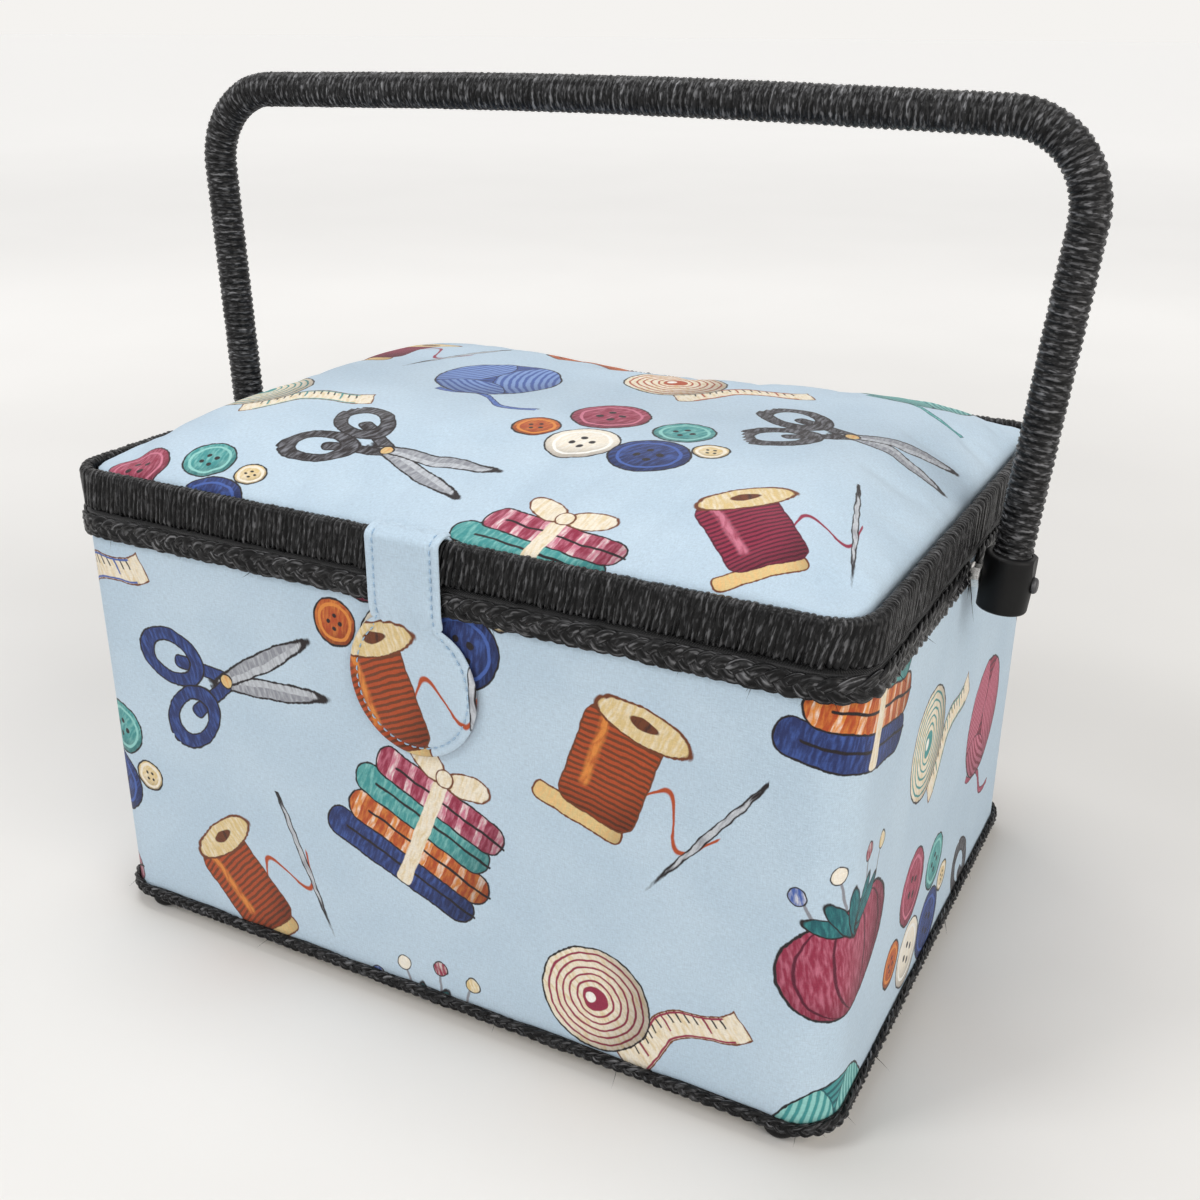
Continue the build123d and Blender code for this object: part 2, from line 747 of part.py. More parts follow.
# Tray with moulded compartments and two loose dividers in its front trough
tray_half_x = inner_x - tray_gap_x
tray_half_y = inner_y - tray_gap_y
tray_low = rail_top + tray_rest
tray_top = tray_low + tray_height
shell_half_x = tray_half_x - tray_lip
shell_half_y = tray_half_y - tray_lip
room_x = shell_half_x - tray_wall
room_y = shell_half_y - tray_wall
inside_height = tray_height - tray_wall
back_room = room_y - tray_back_wall_y
trough_depth = tray_front_wall_y - tray_wall / 2 + room_y
trough_y = tray_front_wall_y - tray_wall / 2 - trough_depth / 2
divider_places = [(-tray_divider_x, trough_y), (tray_divider_x, trough_y)]
guide_x = tray_divider_thickness / 2 + tray_divider_gap + tray_guide / 2
with BuildPart() as tray_shell:
    with BuildSketch(Plane.XY.offset(tray_low)):
        RectangleRounded(2 * shell_half_x, 2 * shell_half_y, tray_corner)
    extrude(amount=tray_height)
    with BuildSketch(Plane.XY.offset(tray_top - tray_wall)):
        RectangleRounded(2 * tray_half_x, 2 * tray_half_y, tray_corner + tray_lip)
    extrude(amount=tray_wall)
    with BuildSketch(Plane.XY.offset(tray_low + tray_wall)):
        RectangleRounded(2 * room_x, 2 * room_y, tray_corner - tray_wall)
    extrude(amount=tray_height, mode=Mode.SUBTRACT)
    with BuildSketch(Plane.XY.offset(tray_low + tray_wall)):
        with Locations((0, tray_front_wall_y), (0, tray_back_wall_y)):
            Rectangle(2 * room_x, tray_wall)
        with Locations((0, (tray_front_wall_y + tray_back_wall_y) / 2)):
            Rectangle(tray_wall, tray_back_wall_y - tray_front_wall_y)
        for x in (-tray_back_wall_x, tray_back_wall_x):
            with Locations((x, tray_back_wall_y + back_room / 2)):
                Rectangle(tray_wall, back_room)
    extrude(amount=inside_height - tray_divider_drop)
    with BuildSketch(Plane.XY.offset(tray_low + tray_wall)):
        for x, y in divider_places:
            for end in (-1, 1):
                with Locations((x, y + end * (trough_depth - tray_guide) / 2)):
                    with GridLocations(2 * guide_x, 0, 2, 1):
                        Rectangle(tray_guide, tray_guide)
    extrude(amount=inside_height - tray_divider_drop)
pieces["tray_shell"] = tray_shell

for (x, y), word in zip(divider_places, ("left", "right")):
    with BuildPart() as tray_divider:
        with BuildSketch(Plane(origin=(x, y, tray_low + tray_wall))):
            Rectangle(tray_divider_thickness, trough_depth - 2 * tray_divider_gap)
        extrude(amount=inside_height - tray_divider_drop)
    pieces["tray_divider_" + word] = tray_divider

# Ribbon that holds the open lid, folded once towards the back while the lid is shut
ribbon_x = inner_x - ribbon_wall_gap - ribbon_width / 2
ribbon_high_z = lining_low
ribbon_middle_z = (ribbon_low_z + ribbon_high_z) / 2
with BuildPart() as lid_stay_ribbon:
    with BuildSketch(Plane(origin=(ribbon_x, 0, 0), x_dir=(0, 1, 0), z_dir=(1, 0, 0))):
        with BuildLine():
            Polyline(
                (ribbon_front_y, ribbon_low_z),
                (ribbon_fold_y, ribbon_middle_z - ribbon_thickness),
                (ribbon_fold_y, ribbon_middle_z + ribbon_thickness),
                (ribbon_front_y, ribbon_high_z),
                (ribbon_front_y, ribbon_high_z - ribbon_thickness),
                (ribbon_fold_y - 2 * ribbon_thickness, ribbon_middle_z),
                (ribbon_front_y, ribbon_low_z + ribbon_thickness),
                close=True,
            )
        make_face()
    extrude(amount=ribbon_width / 2, both=True)
pieces["lid_stay_ribbon"] = lid_stay_ribbon

os.makedirs("parts", exist_ok=True)
for label, piece in pieces.items():
    piece.part.label = label
    export_step(piece.part, "parts/" + label + ".step")
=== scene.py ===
import bmesh
import bpy
import json
import numpy as np
from math import atan2, cos, hypot, pi, radians, sin, tan, tau
from mathutils import Matrix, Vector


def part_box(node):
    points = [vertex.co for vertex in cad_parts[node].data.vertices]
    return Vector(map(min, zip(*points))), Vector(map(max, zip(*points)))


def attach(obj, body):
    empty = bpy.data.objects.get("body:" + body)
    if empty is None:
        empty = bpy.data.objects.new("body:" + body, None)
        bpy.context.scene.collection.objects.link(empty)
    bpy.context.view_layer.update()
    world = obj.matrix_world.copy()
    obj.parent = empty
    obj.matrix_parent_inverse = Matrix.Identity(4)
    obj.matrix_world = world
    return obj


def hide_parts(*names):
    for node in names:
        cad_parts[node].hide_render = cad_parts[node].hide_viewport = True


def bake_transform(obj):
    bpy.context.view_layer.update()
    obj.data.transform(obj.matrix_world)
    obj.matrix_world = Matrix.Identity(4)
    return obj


# Covered sewing box: printed cotton over board, raffia wrapped rim and handle, padded lid.
# Shapes are worked out in millimetres and written to the meshes in metres.
# The cloth carries a print of sewing notions on light blue.

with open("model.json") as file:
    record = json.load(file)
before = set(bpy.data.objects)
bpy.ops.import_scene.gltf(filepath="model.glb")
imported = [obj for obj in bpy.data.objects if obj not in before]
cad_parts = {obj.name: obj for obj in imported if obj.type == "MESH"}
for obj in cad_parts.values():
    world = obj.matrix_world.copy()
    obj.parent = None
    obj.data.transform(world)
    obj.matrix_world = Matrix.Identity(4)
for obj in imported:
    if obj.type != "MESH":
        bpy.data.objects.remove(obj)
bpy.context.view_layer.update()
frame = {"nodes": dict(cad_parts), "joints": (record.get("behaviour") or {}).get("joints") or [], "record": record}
MM = 0.001
UV_MM = 0.01


def span(node):
    """The lowest and highest corners of a CAD node, in millimetres."""
    low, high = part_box(node)
    return np.array(low) / MM, np.array(high) / MM


# Sizes from the frame
wall_low, wall_high = span("wall_cover")
rim_low, rim_high = span("lid_rim_wrap")
panel_high = span("lid_panel")[1]
dome_low, dome_high = span("lid_cover")
lining_low, lining_high = span("wall_lining")
half_x, half_y = wall_high[:2]
rim_thickness = rim_high[0] - panel_high[0]
pivot = np.array([j["pos_m"] for j in frame["joints"] if j["name"] == "handle_swing"][0]) / MM

# Body and rim
body_corner = 15.0
wall_thickness = 4.5
lip_start = 0.8
rim_round = 2.2
strand_pitch = 2.1
rim_slant = 0.2

# Threads of the cotton
warp_pitch = 0.52
weft_pitch = 0.56

# Half of each gap in the top braid, and where the hinges are
pivot_gap = 5.4
hinge_gap = 13.2
hinge_place = 85.0

# Handle: its lean in degrees, its shape above the pivots, and the raffia coiled around it
handle_lean = 2.9
handle_low_half = 162.5
handle_top_half = 174.1
handle_rise = 146.0
handle_bow = 3.5
handle_radii = (28.0, 4200.0, 28.0)
handle_radius = 6.65
wrap_above = 3.0
coil_pitch = 2.5
ply_pitch = 8.2


def paint(red, green, blue):
    """A colour from its screen values, 0 to 255, as the linear values that shaders take."""
    shares = [v / 255 for v in (red, green, blue)]
    linear = [s / 12.92 if s <= 0.04045 else ((s + 0.055) / 1.055) ** 2.4 for s in shares]
    return (*linear, 1.0)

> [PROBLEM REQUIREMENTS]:
Only the lines from the line with "for label, piece" to the line with "record = json.load(file)", inclusive, are to be printed, exactly as they appear.

> [RESULT BELOW]:
for label, piece in pieces.items():
    piece.part.label = label
    export_step(piece.part, "parts/" + label + ".step")
=== scene.py ===
import bmesh
import bpy
import json
import numpy as np
from math import atan2, cos, hypot, pi, radians, sin, tan, tau
from mathutils import Matrix, Vector


def part_box(node):
    points = [vertex.co for vertex in cad_parts[node].data.vertices]
    return Vector(map(min, zip(*points))), Vector(map(max, zip(*points)))


def attach(obj, body):
    empty = bpy.data.objects.get("body:" + body)
    if empty is None:
        empty = bpy.data.objects.new("body:" + body, None)
        bpy.context.scene.collection.objects.link(empty)
    bpy.context.view_layer.update()
    world = obj.matrix_world.copy()
    obj.parent = empty
    obj.matrix_parent_inverse = Matrix.Identity(4)
    obj.matrix_world = world
    return obj


def hide_parts(*names):
    for node in names:
        cad_parts[node].hide_render = cad_parts[node].hide_viewport = True


def bake_transform(obj):
    bpy.context.view_layer.update()
    obj.data.transform(obj.matrix_world)
    obj.matrix_world = Matrix.Identity(4)
    return obj


# Covered sewing box: printed cotton over board, raffia wrapped rim and handle, padded lid.
# Shapes are worked out in millimetres and written to the meshes in metres.
# The cloth carries a print of sewing notions on light blue.

with open("model.json") as file:
    record = json.load(file)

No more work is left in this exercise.